19. Data-in-Transit Encryption
Requirement: Cryptographic techniques shall ensure the confidentiality of important data in transit.
On-site check: Packet capture to verify all API communication uses HTTPS and whether internal service communication is encrypted.
How Autional meets it: External APIs enforce HTTPS. Internal gRPC communication uses mTLS (Mutual TLS). gateway-service-to-business-service internal network communication is encrypted via TLS in deployed environments.
20. Data Backup and Recovery
Requirement: Local data backup and recovery functionality for important data shall be provided.
On-site check: Check for regular database backup strategies, encrypted backup storage, and whether recovery can be completed within the specified time.
How Autional meets it: Each microservice uses an independent PostgreSQL database (schema isolation), supporting per-service granularity backups. Backup data is encrypted with AES-256. Provides a rebuild solution based on GORM AutoMigrate + initial SQL.

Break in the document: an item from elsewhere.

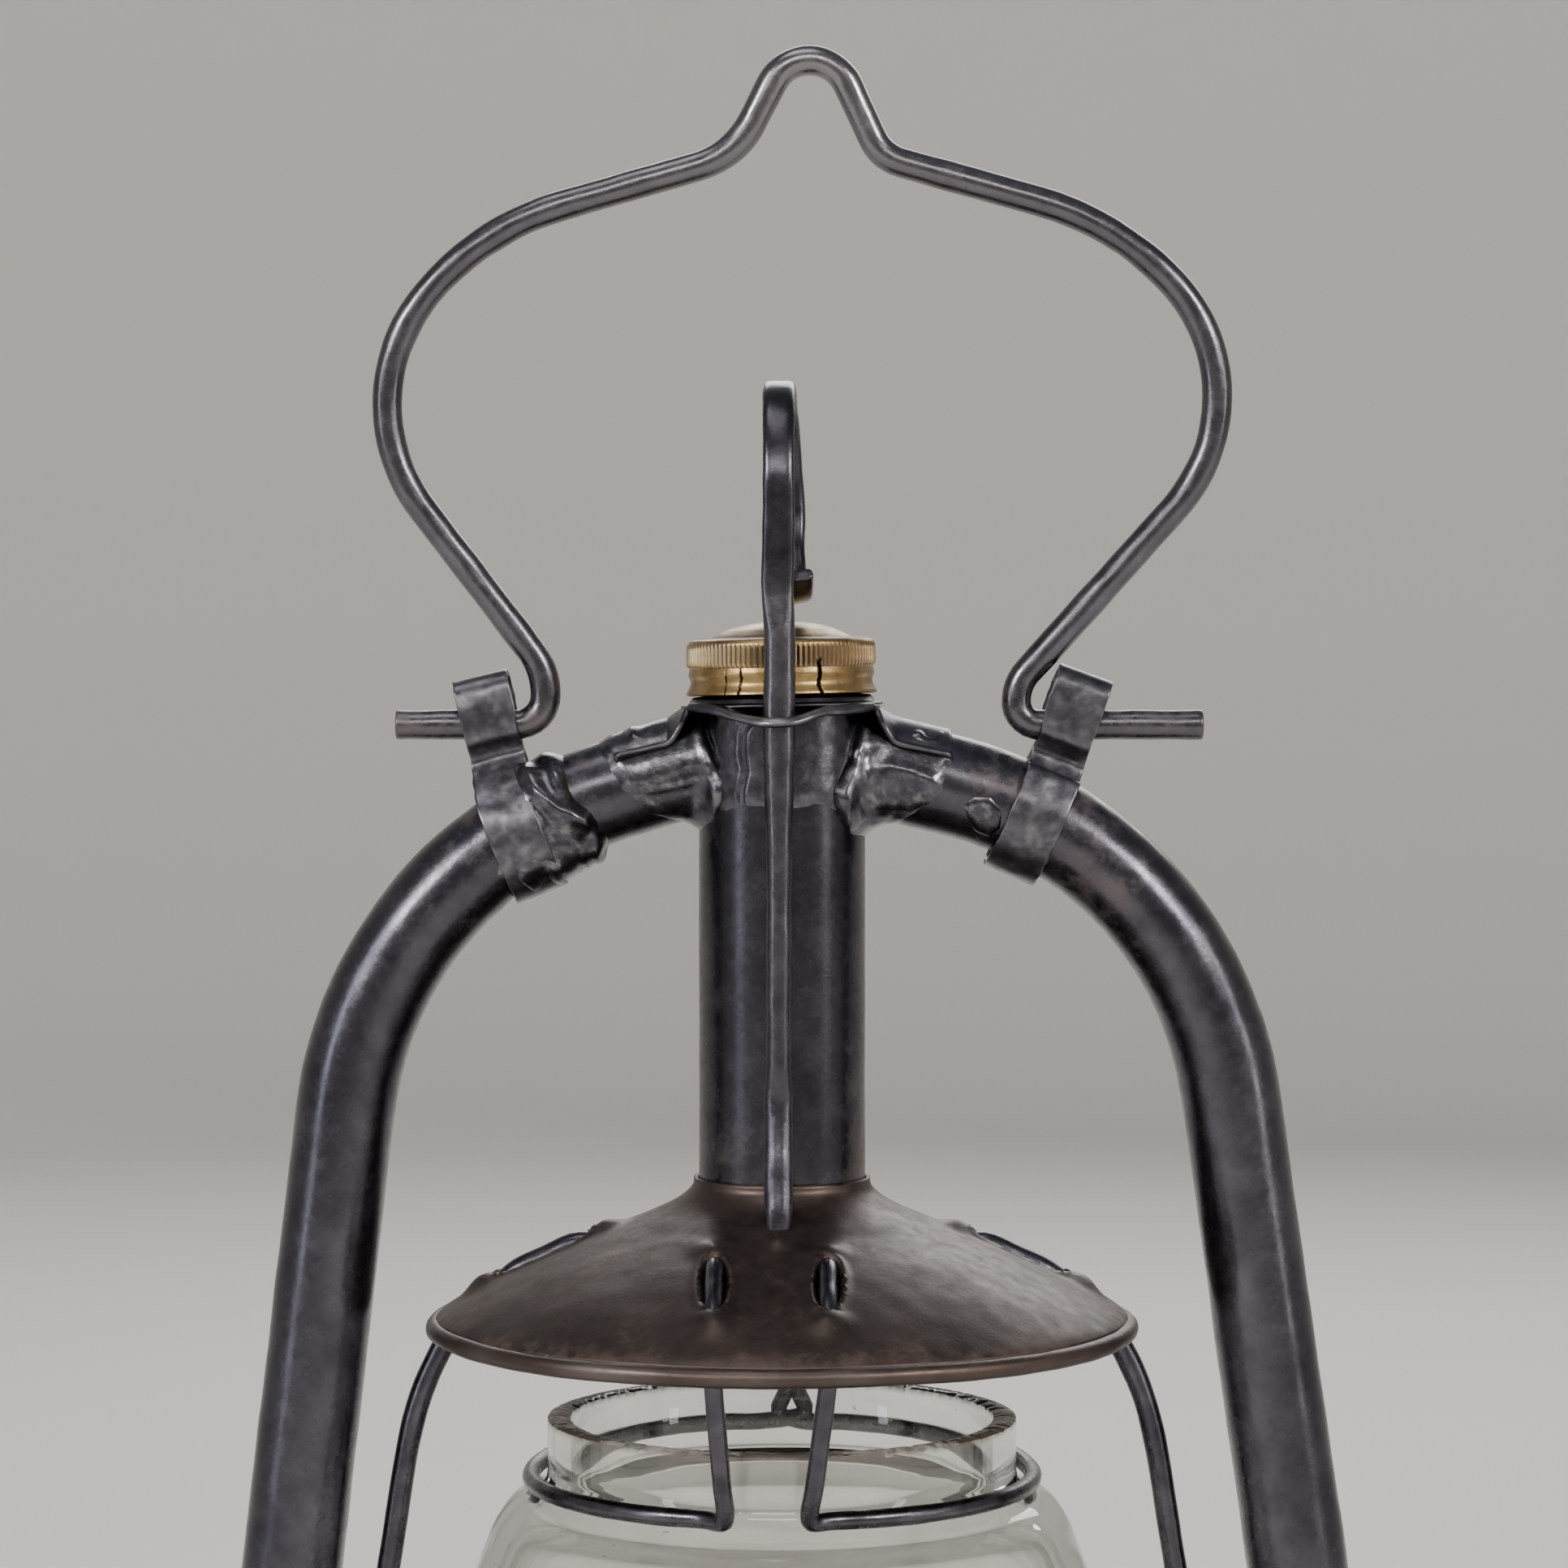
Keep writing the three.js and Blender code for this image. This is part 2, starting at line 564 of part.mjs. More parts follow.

Certification Preparation Checklist
| Item | Description |
|---|---|
| Policy documents | Information security management policy, password management policy, access control strategy documentation |
| Technical config | Screenshots/config files proving each security control is properly implemented |
| Audit logs | At least 6 months of complete audit logs available for sample checking |
| Vulnerability scan | Most recent vulnerability scan report (including remediation results) |
| Penetration test | Most recent penetration test report |
| Emergency plan | Security incident response plan and drill records |
| Personnel training | Security training records |
Level 3 Dengbao certification isn’t a one-time event — it’s ongoing validation of security management maturity. Assessors don’t just check technical implementation; they look for institutionalized, routinely executed security management. Autional’s built-in capabilities help you pass the technical inspection, but having sound policies and processes is equally important.